Self Coaching - The Why

Updated: Feb 28

Clouds II. Watercolor on paper. Discovery Bay, Hong Kong. April 2020.

When I first learned about self coaching it struck me as being the most empowering skill that I could learn. After all, if my brain is my most powerful personal asset in today’s world, why wouldn’t I want to be sure that I’m managing it in order to create the results that I want in my life?

Background code

As children we grow up absorbing a lot of beliefs and thoughts from the adults around us - I like how Kara Lowenthiel conceptualizes it as having other people writing programming code into our brains.

Sometimes we are aware of that programming like cultural or religious practices and we can consciously choose to continue them or not. Other times it may take more work: I grew up with the belief that I was clumsy and heavy and it has taken me decades to become aware of that unconscious programming, as I discuss in Dr Katrina Ubell’s podcast interview.

What beliefs do you have about yourself? Do you even remember when you first started believing them? Young children typically believe that they can do anything - sing, dance, draw, play any sport, and so on. But at some point they begin to acquire limiting beliefs about themselves.

Limiting beliefs are usually protective in childhood, keeping us safe, but they may not be serving us as well as adults.

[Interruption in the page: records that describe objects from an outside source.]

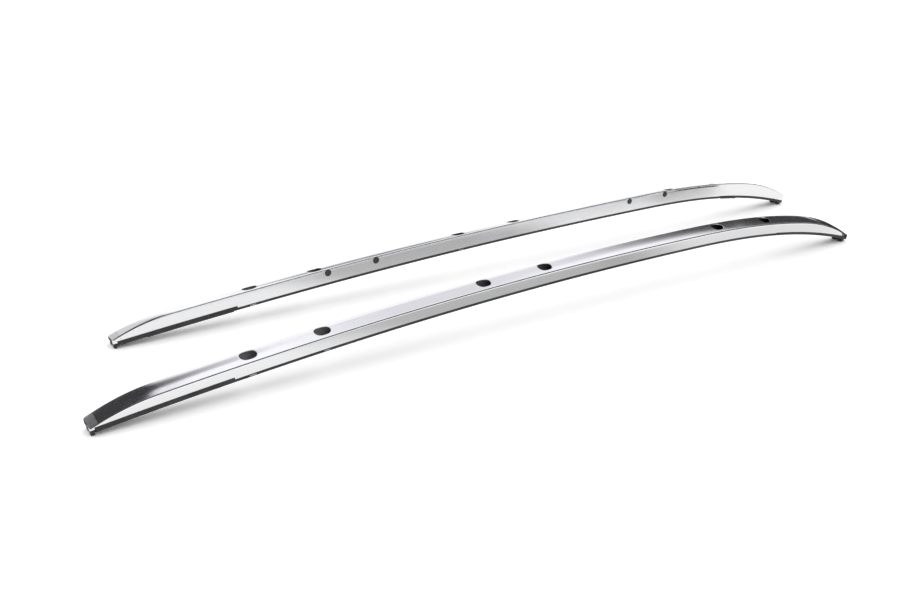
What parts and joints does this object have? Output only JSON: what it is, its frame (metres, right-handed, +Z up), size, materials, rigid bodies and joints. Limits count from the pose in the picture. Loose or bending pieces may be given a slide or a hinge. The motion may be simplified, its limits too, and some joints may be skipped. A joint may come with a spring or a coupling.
{
  "type": "roof side rail pair",
  "caption": "Pair of arched aluminium roof side rails, mirror images of each other, with tapering ends, oblong access slots, round side plugs and black rubber base seals.",
  "frame": {"origin": "centre of the pair on the ground that the feet stand on", "axes": "+X along the rails from the gentle front end to the steep rear end, +Y from the left rail to the right rail, +Z up"},
  "size_m": [1.9256, 0.3302, 0.1054],
  "materials": {
    "rail_aluminium": "polished, clear anodised",
    "cap_grey": "satin grey",
    "seal_rubber": "matt black",
    "foot_black": "matt black",
    "seat_metal": "zinc plated",
    "insert_metal": "plated",
    "plug_black": "satin black"
  },
  "bodies": {
    "root": {"left_rail": "rail_aluminium", "left_front_cap": "cap_grey", "left_rear_cap": "cap_grey", "left_base_seal": "seal_rubber", "left_front_pad": "seal_rubber", "left_rear_pad": "seal_rubber", "left_front_foot": "foot_black", "left_rear_foot": "foot_black", "left_locating_peg": "foot_black", "left_fixing_seat_1": "seat_metal", "left_fixing_seat_2": "seat_metal", "left_fixing_seat_3": "seat_metal", "left_fixing_seat_4": "seat_metal", "left_fixing_seat_5": "seat_metal", "left_fixing_seat_6": "seat_metal", "left_crossbar_nut_1": "insert_metal", "left_crossbar_nut_2": "insert_metal", "left_crossbar_nut_3": "insert_metal", "left_crossbar_nut_4": "insert_metal", "left_crossbar_plug_1": "plug_black", "left_crossbar_plug_2": "plug_black", "left_crossbar_plug_3": "plug_black", "left_crossbar_plug_4": "plug_black", "right_rail": "rail_aluminium", "right_front_cap": "cap_grey", "right_rear_cap": "cap_grey", "right_base_seal": "seal_rubber", "right_front_pad": "seal_rubber", "right_rear_pad": "seal_rubber", "right_front_foot": "foot_black", "right_rear_foot": "foot_black", "right_locating_peg": "foot_black", "right_fixing_seat_1": "seat_metal", "right_fixing_seat_2": "seat_metal", "right_fixing_seat_3": "seat_metal", "right_fixing_seat_4": "seat_metal", "right_fixing_seat_5": "seat_metal", "right_fixing_seat_6": "seat_metal", "right_crossbar_nut_1": "insert_metal", "right_crossbar_nut_2": "insert_metal", "right_crossbar_nut_3": "insert_metal", "right_crossbar_nut_4": "insert_metal", "right_crossbar_plug_1": "plug_black", "right_crossbar_plug_2": "plug_black", "right_crossbar_plug_3": "plug_black", "right_crossbar_plug_4": "plug_black"}
  },
  "joints": []
}
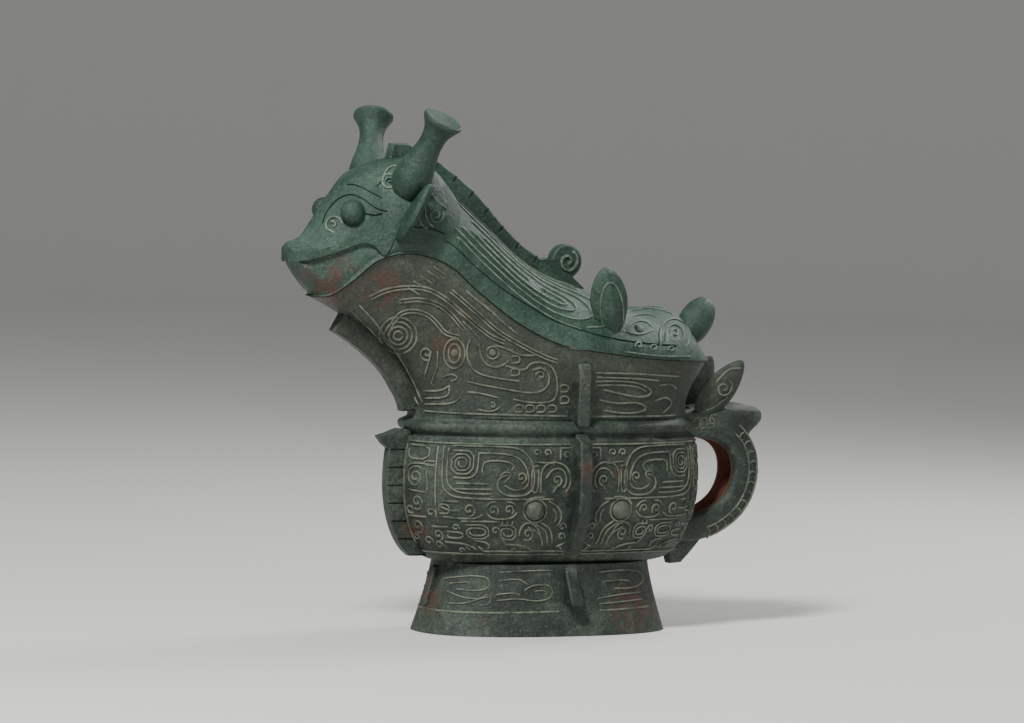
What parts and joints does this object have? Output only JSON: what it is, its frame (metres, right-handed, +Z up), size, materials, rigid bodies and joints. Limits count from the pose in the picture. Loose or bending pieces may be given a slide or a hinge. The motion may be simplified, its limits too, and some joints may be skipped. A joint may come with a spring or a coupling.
{
  "type": "gong wine vessel",
  "caption": "Cast bronze pouring vessel on a flared foot, with a spout, flanges and a beast handle, under a hollow lid shaped as a horned beast.",
  "frame": {"origin": "middle of the whole object's box on the surface that it stands on", "axes": "+Z up, spout and beast's head towards -X, handle towards +X"},
  "size_m": [0.2976, 0.1074, 0.2886],
  "materials": {
    "patinated_bronze": "aged bronze under a grey-green to blackish green patina, matt",
    "patinated_bronze_lid": "aged bronze under a deep green patina, slightly glossier than the body"
  },
  "bodies": {
    "root": {"vessel": "patinated_bronze", "lid": "patinated_bronze_lid"}
  },
  "joints": []
}
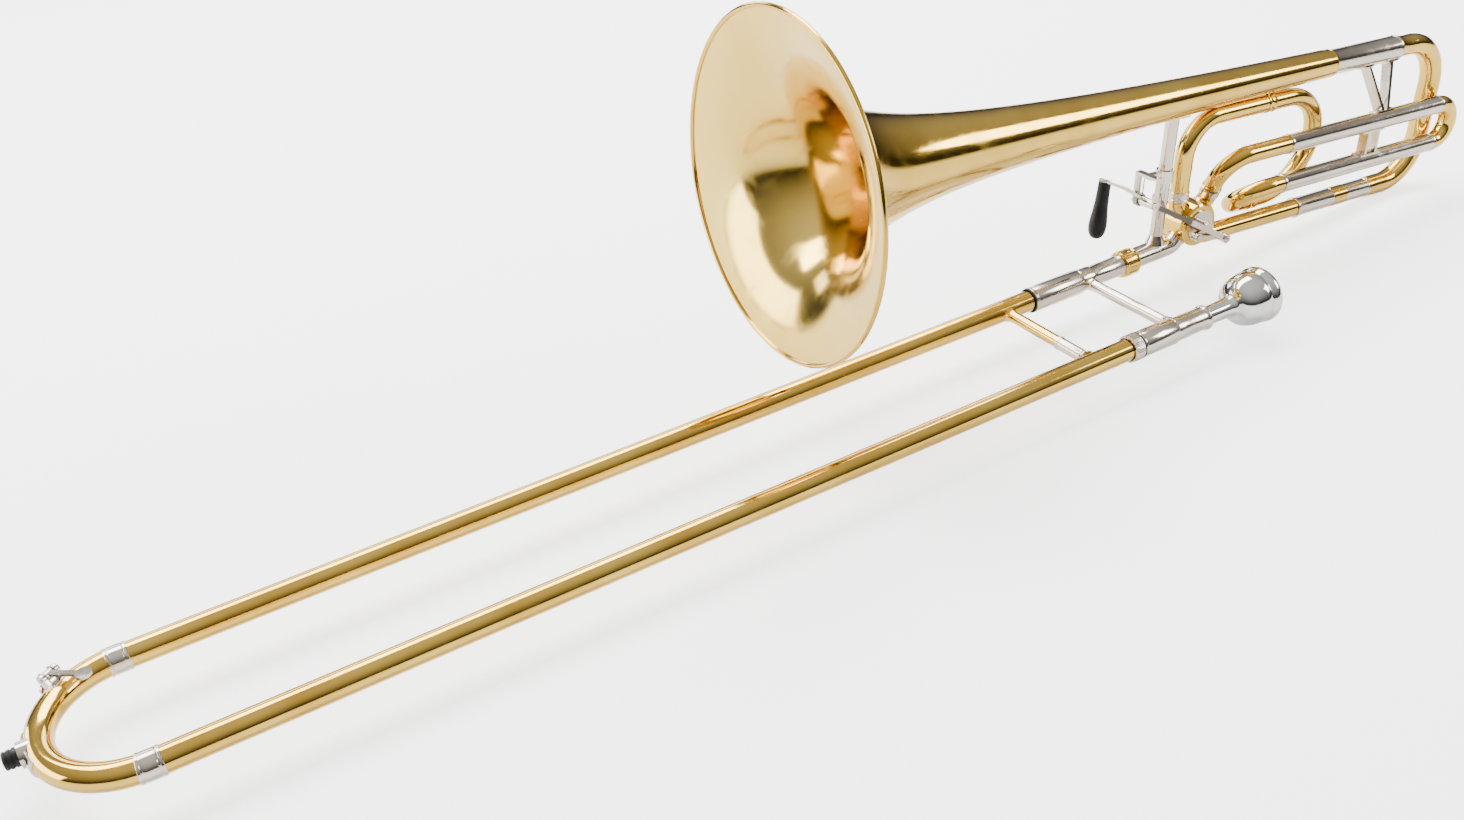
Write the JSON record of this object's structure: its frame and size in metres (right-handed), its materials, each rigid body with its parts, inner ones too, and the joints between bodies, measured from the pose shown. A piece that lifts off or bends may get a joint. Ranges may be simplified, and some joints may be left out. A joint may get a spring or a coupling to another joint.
{
  "type": "trombone",
  "caption": "Tenor trombone with a rotary valve attachment: hand slide with crook and water key, flared bell, two tuning slides, thumb lever and mouthpiece.",
  "frame": {"origin": "middle of the inner slide brace, where the left hand holds the instrument", "axes": "+X along the hand slide towards the player, +Z towards the bell, +Y from the mouthpiece tube to the bell tube"},
  "size_m": [1.1024, 0.2205, 0.277],
  "materials": {
    "lacquered_brass": "clear lacquer over polished yellow brass",
    "nickel_silver": "lacquered nickel silver, warm grey",
    "silver_plate": "bright silver or chrome plate",
    "spring_steel": "drawn spring wire and screws",
    "black_rubber": "moulded black rubber",
    "black_plastic": "polished black plastic",
    "cork": "dark cork and felt"
  },
  "bodies": {
    "bell_and_inner_slide": {"inner_tube_far": "silver_plate", "inner_tube_near": "silver_plate", "cork_barrel_far": "nickel_silver", "cork_barrel_near": "nickel_silver", "barrel_corks": "cork", "barrel_bumpers": "black_rubber", "bell_receiver": "nickel_silver", "mouthpiece_receiver": "nickel_silver", "inner_brace": "nickel_silver", "bell": "lacquered_brass", "bell_rim": "lacquered_brass", "bell_ferrule": "lacquered_brass", "main_upper_sleeve": "nickel_silver", "main_lower_sleeve": "nickel_silver", "main_lower_tube": "lacquered_brass", "gooseneck": "nickel_silver", "bell_brace": "nickel_silver", "valve_casing": "lacquered_brass", "valve_plate": "nickel_silver", "valve_cap": "lacquered_brass", "stop_corks": "cork", "port_ferrules": "nickel_silver", "f_riser_tube": "lacquered_brass", "f_wrap_ferrule": "lacquered_brass", "f_wrap_bow": "lacquered_brass", "f_back_bow": "lacquered_brass", "f_feed_knuckle": "lacquered_brass", "f_feed_tube": "lacquered_brass", "f_upper_sleeve": "nickel_silver", "f_lower_sleeve": "nickel_silver", "v_brace": "nickel_silver", "f_sleeve_brace": "nickel_silver", "lever_bracket": "nickel_silver", "lever_axle": "nickel_silver", "lever_spring": "spring_steel"},
    "bell_lock_nut": {"bell_lock_nut": "lacquered_brass"},
    "slide_lock_ring": {"slide_lock_ring": "nickel_silver"},
    "mouthpiece": {"mouthpiece": "silver_plate"},
    "hand_slide": {"outer_tube_far": "lacquered_brass", "outer_tube_near": "lacquered_brass", "slide_ferrules": "nickel_silver", "crook": "lacquered_brass", "bumper_seat": "nickel_silver", "bumper": "black_rubber", "outer_brace": "lacquered_brass", "outer_brace_sleeve": "nickel_silver", "water_key_saddle": "nickel_silver", "water_key_spring": "spring_steel", "water_key_screw": "spring_steel"},
    "water_key": {"water_key_lever": "nickel_silver", "water_key_cork": "cork"},
    "main_tuning_slide": {"main_bow": "lacquered_brass", "main_legs": "nickel_silver"},
    "f_tuning_slide": {"f_bow": "lacquered_brass", "f_legs": "nickel_silver"},
    "thumb_lever": {"thumb_lever": "nickel_silver", "thumb_pad": "black_plastic"},
    "rotor": {"rotor": "lacquered_brass", "stop_arm": "nickel_silver"},
    "link_rod": {"link_rod": "nickel_silver"}
  },
  "joints": [
    {"name": "hand_slide_travel", "type": "slide", "parent": "bell_and_inner_slide", "child": "hand_slide", "axis": [-1, 0, 0], "range_m": [0, 0.58]},
    {"name": "water_key_hinge", "type": "hinge", "parent": "hand_slide", "child": "water_key", "pos_m": [-0.70569, 0.04037, 0.01074], "axis": [0.7771, 0.6293, 0], "range_deg": [0, 12], "stiffness_Nm_per_rad": 0.05, "springref_deg": -28.65},
    {"name": "main_slide_travel", "type": "slide", "parent": "bell_and_inner_slide", "child": "main_tuning_slide", "axis": [0.9965, 0, -0.084], "range_m": [0, 0.055]},
    {"name": "f_slide_travel", "type": "slide", "parent": "bell_and_inner_slide", "child": "f_tuning_slide", "axis": [0.9965, 0, -0.084], "range_m": [0, 0.1]},
    {"name": "thumb_lever_hinge", "type": "hinge", "parent": "bell_and_inner_slide", "child": "thumb_lever", "pos_m": [0.05552, 0.04575, 0.04384], "axis": [0, -1, 0], "range_deg": [0, 14], "stiffness_Nm_per_rad": 0.3, "springref_deg": -17.19},
    {"name": "rotor_turn", "type": "hinge", "parent": "bell_and_inner_slide", "child": "rotor", "pos_m": [0.10123, 0.04575, 0.0147], "axis": [0, -1, 0], "range_deg": [0, 90.2]},
    {"name": "link_turn", "type": "hinge", "parent": "thumb_lever", "child": "link_rod", "pos_m": [0.11351, 0.02475, 0.00564], "axis": [0, -1, 0], "range_deg": [0, 47.5]},
    {"name": "slide_lock_turn", "type": "hinge", "parent": "bell_and_inner_slide", "child": "slide_lock_ring", "pos_m": [-0.041, -0.04575, 0], "axis": [1, 0, 0], "range_deg": [0, 40]},
    {"name": "lock_nut_turn", "type": "hinge", "parent": "bell_and_inner_slide", "child": "bell_lock_nut", "pos_m": [0.041, 0.04575, 0], "axis": [1, 0, 0], "continuous": true},
    {"name": "mouthpiece_pull", "type": "slide", "parent": "bell_and_inner_slide", "child": "mouthpiece", "axis": [1, 0, 0], "range_m": [0, 0.03]}
  ],
  "couplings": [
    {"joint": "rotor_turn", "follows": "thumb_lever_hinge", "ratio": 6.4357},
    {"joint": "link_turn", "follows": "thumb_lever_hinge", "ratio": 3.3799}
  ]
}
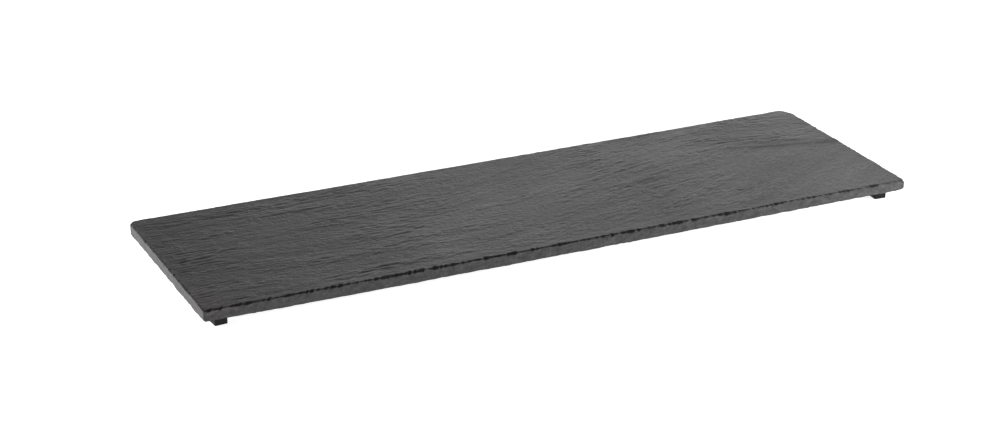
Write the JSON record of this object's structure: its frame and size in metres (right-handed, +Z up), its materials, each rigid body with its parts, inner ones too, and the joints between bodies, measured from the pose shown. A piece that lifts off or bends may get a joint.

Perhaps a parent or teacher or classmate said something that was interpreted as negative or critical, or maybe they learned to compare themselves with peers and found themselves lacking. Limiting beliefs are usually protective in childhood, keeping us safe, but they may not be serving us as well as adults.

The CTFAR Model

What if we could discard or rewrite our programming? What if we could rewire our neural circuitry intentionally through practicing new thoughts, emotions and habits, so that we can deliberately live healthier lives that are better aligned with our values and vision for ourselves?.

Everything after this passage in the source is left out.